The prospect of yet another short-term fix had business leaders and others here grimacing with frustration on Wednesday. Even though the shutdown and political stalemate has done little to unsettle the local economy, there was widespread agreement that business would be much better without the constant political wrangling of an intractable Congress.
“From our perspective, what we’re seeing from businesses that want to spend and raise capital is the uncertainty of the long-term economy,” said Michael Conway, executive director of the Mahoning Valley Economic Development Corp. “They are delaying certain projects until they get some certainty that there’s going to be more than just a short-term fix.”
Regardless of any deal, Conway added that such uncertainty will likely remain for at least more days.
MVEDC is a partnership of public and private interests focused on the revitalization of the Mahoning Valley. Conway said the shutdown has halted about six projects because funding through its U.S. Small Business Administration loan program was put on hold when the government closed its doors.
He said all types of businesses across a variety of industries have expressed a reluctance and uncertainty over the politicking in Washington.
“I can’t say any one industry has been impacted more adversely than another,” he said. “Equipment isn’t getting purchased, building and construction projects are on hold, which means jobs weren’t created. It’s a trickle-down effect for sure.”

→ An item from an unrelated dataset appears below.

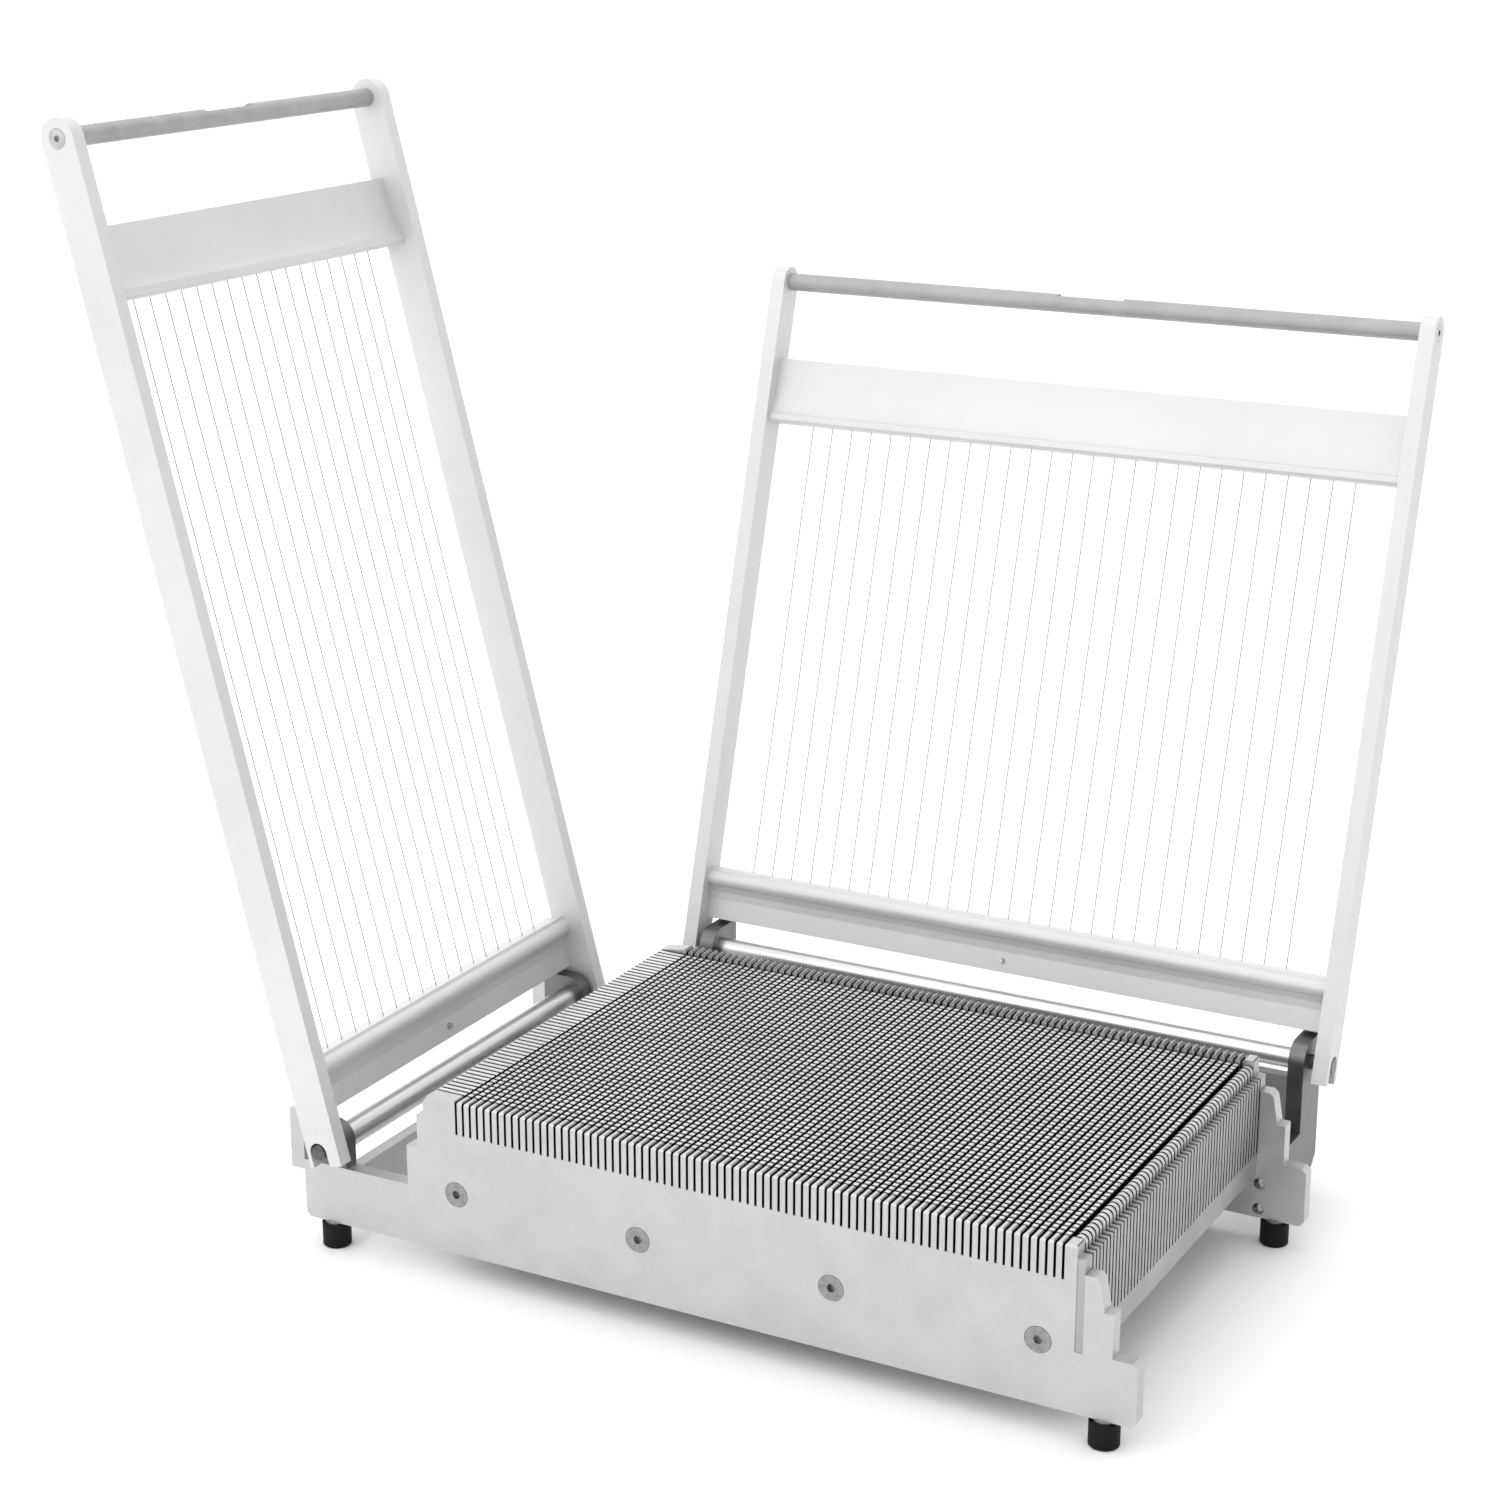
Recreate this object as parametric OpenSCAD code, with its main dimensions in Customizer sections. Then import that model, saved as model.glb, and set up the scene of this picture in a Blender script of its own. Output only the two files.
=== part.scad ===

Investors have stayed largely calm throughout the twists in the current fiscal drama in Washington. Even before Wednesday’s news, the S&P 500 and the Dow Jones Industrial Average were up for the month.
On Wednesday, financial markets flirted with major gains on word that lawmakers were nearing a deal. The Standard & Poor’s 500 index, for example, pushed close to a record high.
“Believe it or not, it hasn’t really come up in conversation or affected anything that I can see in terms of job demand,” said Vic Ing, president of the Alliance Solutions Group of the Mahoning Valley, which works with a wide array of employers to provide staffing services. “It’s absolutely frustrating and it’s embarrassing, though. I console myself by saying it’s just politics being played out in a very public arena.”
“We’re probably going to have to go through this a few more times,” said Bob Bixby of the bipartisan Concord Coalition, which advocates budget reforms. Even if a compromise plan this month wins House, Senate and White House approval, Bixby said, it will leave fundamental problems that “they haven’t done anything to address.”
Jeff Byce, an auctioneer, appraiser and real estate broker at Byce Auction & Realty in Youngstown, said prolonged stalemates can create unforeseen problems for business owners.
“I feel that another week or two of something like this would send ripples that even as a business owner I wouldn’t have planned on or imagined,” he said. “People trying to get SBA or FHA loans are already feeling the pinch and as an owner I think I’d realize very quickly how a long-term shutdown could affect aspects of our business that we couldn’t imagine.”
The feeling among stock traders in recent days was that panicking and pulling money out of stocks could leave them missing out on a rally after Washington finally came to an agreement. Investors are also becoming inured to Washington’s habit of reaching budget and debt deals at the last minute.
“Investors have become, unfortunately, accustomed to some of the dysfunction,” said Eric Wiegand, a senior portfolio manager at U.S. Bank. “It’s become more the norm than the exception.”